What is being asked> Pick every line with "Blender" from the material below.

A run of records:
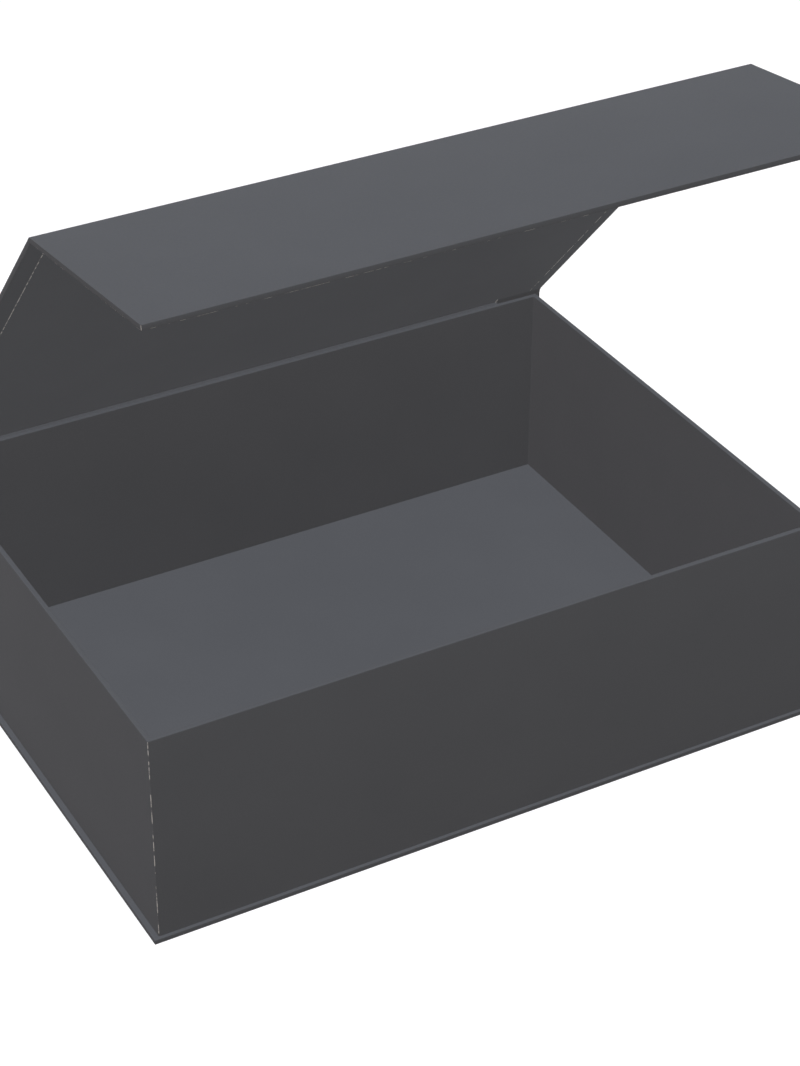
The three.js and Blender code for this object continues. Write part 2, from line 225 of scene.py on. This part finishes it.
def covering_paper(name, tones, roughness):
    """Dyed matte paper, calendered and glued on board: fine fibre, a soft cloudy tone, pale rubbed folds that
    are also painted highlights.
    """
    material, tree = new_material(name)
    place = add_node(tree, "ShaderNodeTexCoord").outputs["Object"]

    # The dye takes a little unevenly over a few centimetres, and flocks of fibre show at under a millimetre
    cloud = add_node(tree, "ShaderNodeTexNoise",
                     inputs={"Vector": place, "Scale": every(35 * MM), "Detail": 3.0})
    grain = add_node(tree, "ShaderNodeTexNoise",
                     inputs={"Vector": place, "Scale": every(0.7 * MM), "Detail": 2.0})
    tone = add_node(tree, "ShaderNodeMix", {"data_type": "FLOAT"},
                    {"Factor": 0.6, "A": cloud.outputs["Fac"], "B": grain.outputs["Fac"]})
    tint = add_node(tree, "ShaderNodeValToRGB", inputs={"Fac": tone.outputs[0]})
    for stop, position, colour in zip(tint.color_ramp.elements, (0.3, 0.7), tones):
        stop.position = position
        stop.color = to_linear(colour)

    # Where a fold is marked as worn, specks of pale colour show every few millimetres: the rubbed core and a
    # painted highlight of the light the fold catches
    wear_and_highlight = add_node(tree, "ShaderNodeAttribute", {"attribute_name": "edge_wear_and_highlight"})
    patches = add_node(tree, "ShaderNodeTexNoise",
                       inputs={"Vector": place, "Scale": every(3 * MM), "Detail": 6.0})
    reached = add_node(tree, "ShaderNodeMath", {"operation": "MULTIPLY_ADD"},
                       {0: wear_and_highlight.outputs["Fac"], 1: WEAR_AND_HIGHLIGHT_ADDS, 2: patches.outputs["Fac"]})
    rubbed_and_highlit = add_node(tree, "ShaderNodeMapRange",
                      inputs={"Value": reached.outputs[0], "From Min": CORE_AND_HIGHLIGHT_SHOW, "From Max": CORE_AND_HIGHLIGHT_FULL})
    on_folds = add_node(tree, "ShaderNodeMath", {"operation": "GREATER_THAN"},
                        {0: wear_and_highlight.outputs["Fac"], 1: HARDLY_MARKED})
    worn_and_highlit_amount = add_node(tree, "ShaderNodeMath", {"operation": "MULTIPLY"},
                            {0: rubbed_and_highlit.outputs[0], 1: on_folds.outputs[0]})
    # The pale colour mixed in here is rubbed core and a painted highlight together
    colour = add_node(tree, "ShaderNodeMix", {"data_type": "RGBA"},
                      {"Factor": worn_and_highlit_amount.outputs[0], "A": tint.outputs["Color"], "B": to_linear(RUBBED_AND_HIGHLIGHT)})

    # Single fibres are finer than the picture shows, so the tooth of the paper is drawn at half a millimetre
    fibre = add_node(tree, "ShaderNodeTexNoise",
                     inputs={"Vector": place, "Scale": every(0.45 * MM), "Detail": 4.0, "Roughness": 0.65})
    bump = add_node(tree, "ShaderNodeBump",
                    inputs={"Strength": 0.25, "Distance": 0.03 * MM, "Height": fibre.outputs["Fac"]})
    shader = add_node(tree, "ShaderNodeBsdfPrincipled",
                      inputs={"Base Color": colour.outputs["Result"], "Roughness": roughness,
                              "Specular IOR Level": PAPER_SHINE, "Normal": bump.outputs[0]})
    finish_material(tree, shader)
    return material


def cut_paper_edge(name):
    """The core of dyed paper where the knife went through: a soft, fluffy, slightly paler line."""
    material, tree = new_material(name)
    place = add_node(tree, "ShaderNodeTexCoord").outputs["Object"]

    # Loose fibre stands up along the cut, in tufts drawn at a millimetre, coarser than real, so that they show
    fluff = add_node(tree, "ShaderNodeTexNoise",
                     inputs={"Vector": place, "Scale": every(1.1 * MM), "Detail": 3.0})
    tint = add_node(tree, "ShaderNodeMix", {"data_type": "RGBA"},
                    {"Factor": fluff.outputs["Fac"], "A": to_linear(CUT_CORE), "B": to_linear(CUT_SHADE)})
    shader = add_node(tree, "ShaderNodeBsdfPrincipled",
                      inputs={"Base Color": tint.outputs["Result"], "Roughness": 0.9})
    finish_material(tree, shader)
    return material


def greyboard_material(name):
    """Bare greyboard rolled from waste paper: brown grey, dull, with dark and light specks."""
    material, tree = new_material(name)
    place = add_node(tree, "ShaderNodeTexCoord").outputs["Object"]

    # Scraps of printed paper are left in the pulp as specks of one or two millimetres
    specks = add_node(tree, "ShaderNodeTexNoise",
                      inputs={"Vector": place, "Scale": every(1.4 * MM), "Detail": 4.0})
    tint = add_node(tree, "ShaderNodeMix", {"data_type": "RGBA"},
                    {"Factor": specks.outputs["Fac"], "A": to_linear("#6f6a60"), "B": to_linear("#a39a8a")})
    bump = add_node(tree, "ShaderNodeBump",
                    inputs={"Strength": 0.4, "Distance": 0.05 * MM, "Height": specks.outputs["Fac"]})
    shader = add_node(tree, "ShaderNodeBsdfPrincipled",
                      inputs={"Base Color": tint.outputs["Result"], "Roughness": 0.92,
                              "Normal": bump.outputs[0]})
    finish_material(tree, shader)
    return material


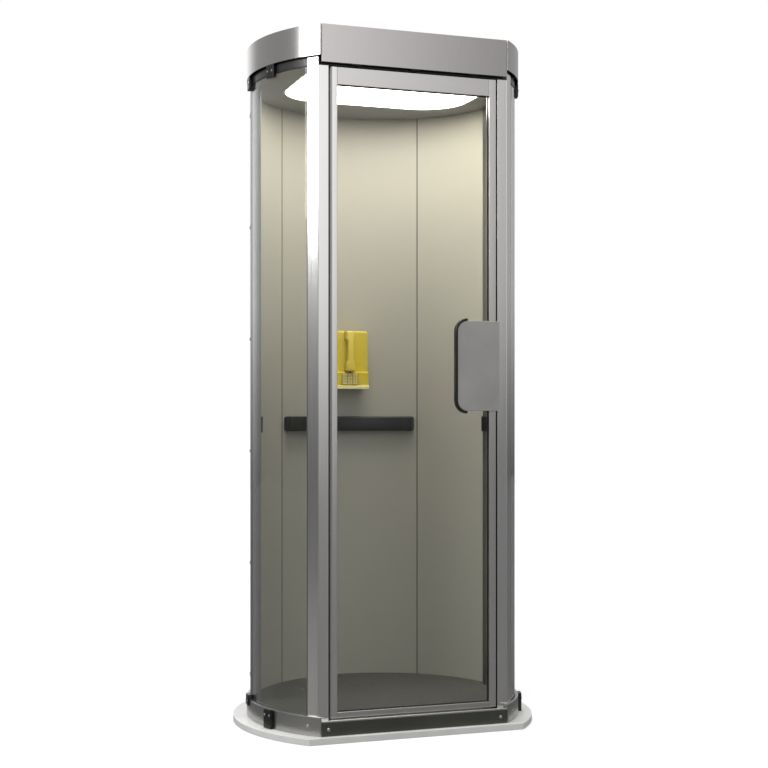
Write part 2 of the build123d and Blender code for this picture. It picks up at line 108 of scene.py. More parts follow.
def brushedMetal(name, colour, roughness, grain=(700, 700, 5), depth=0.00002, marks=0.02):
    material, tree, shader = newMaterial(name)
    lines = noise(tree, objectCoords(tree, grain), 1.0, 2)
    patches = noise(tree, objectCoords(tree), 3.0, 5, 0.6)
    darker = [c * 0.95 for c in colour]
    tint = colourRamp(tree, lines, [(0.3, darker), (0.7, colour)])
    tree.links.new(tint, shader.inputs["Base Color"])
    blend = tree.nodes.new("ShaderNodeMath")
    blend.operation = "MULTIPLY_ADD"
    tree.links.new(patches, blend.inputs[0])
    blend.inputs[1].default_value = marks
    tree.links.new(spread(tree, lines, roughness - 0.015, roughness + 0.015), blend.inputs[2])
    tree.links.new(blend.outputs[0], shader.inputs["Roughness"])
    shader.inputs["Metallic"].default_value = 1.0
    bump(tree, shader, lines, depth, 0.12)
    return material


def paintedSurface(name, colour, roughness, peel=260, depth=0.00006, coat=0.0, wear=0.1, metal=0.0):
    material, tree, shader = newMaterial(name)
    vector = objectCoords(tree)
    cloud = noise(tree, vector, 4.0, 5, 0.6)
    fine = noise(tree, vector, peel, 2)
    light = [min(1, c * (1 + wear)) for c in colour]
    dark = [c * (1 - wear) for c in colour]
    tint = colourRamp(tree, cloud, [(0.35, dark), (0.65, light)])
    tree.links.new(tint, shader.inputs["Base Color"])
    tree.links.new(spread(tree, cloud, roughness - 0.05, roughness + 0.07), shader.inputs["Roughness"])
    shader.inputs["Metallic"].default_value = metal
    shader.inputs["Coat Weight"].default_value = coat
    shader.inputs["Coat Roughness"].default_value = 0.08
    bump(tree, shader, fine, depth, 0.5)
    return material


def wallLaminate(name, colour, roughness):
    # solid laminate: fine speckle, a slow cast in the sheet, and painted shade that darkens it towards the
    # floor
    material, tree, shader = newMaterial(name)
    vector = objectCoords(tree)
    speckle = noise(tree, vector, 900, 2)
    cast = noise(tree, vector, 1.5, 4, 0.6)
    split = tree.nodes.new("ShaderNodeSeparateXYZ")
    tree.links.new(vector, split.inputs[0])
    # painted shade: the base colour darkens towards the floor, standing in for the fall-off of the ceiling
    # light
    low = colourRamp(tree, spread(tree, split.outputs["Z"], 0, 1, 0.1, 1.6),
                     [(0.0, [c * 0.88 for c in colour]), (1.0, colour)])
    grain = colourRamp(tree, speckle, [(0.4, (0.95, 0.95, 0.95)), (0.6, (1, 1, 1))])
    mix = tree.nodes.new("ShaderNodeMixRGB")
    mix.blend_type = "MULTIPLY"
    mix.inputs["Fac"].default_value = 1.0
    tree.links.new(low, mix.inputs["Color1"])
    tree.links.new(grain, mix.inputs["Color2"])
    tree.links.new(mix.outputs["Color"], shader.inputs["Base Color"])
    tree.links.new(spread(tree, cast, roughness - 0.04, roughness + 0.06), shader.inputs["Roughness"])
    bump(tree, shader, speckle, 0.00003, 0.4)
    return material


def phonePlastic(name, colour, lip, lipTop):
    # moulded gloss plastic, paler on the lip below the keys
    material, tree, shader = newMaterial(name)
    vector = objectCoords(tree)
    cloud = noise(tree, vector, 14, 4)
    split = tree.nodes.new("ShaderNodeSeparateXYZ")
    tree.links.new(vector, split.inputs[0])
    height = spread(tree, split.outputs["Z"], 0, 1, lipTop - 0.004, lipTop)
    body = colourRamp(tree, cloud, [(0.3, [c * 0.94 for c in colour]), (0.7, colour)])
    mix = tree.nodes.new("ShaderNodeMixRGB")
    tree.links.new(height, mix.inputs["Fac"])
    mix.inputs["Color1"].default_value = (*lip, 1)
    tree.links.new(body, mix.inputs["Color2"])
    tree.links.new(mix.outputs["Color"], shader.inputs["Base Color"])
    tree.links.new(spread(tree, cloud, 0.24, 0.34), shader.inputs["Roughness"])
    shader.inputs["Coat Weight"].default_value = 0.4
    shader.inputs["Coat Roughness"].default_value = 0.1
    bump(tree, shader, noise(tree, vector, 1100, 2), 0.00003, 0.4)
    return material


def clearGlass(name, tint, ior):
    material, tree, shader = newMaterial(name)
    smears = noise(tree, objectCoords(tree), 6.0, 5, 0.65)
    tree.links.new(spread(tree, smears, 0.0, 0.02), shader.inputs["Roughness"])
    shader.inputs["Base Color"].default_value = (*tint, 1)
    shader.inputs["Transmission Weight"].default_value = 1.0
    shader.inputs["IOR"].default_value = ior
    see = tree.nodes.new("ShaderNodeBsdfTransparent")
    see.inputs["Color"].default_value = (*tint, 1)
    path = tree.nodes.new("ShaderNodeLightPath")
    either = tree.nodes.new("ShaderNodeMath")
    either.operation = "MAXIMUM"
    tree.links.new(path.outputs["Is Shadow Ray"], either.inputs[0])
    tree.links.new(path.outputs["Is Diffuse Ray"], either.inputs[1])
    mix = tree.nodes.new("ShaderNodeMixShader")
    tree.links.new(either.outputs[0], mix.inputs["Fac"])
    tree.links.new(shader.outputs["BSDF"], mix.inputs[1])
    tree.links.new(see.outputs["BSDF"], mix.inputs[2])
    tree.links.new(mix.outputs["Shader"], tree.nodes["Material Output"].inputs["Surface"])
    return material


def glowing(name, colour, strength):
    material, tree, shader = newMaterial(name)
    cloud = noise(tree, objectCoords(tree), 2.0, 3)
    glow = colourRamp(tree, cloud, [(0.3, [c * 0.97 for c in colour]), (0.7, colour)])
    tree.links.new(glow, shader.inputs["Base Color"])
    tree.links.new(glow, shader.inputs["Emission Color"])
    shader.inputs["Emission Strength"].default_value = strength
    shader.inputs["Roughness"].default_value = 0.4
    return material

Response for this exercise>
The three.js and Blender code for this object continues. Write part 2, from line 225 of scene.py on. This part finishes it.
Write part 2 of the build123d and Blender code for this picture. It picks up at line 108 of scene.py. More parts follow.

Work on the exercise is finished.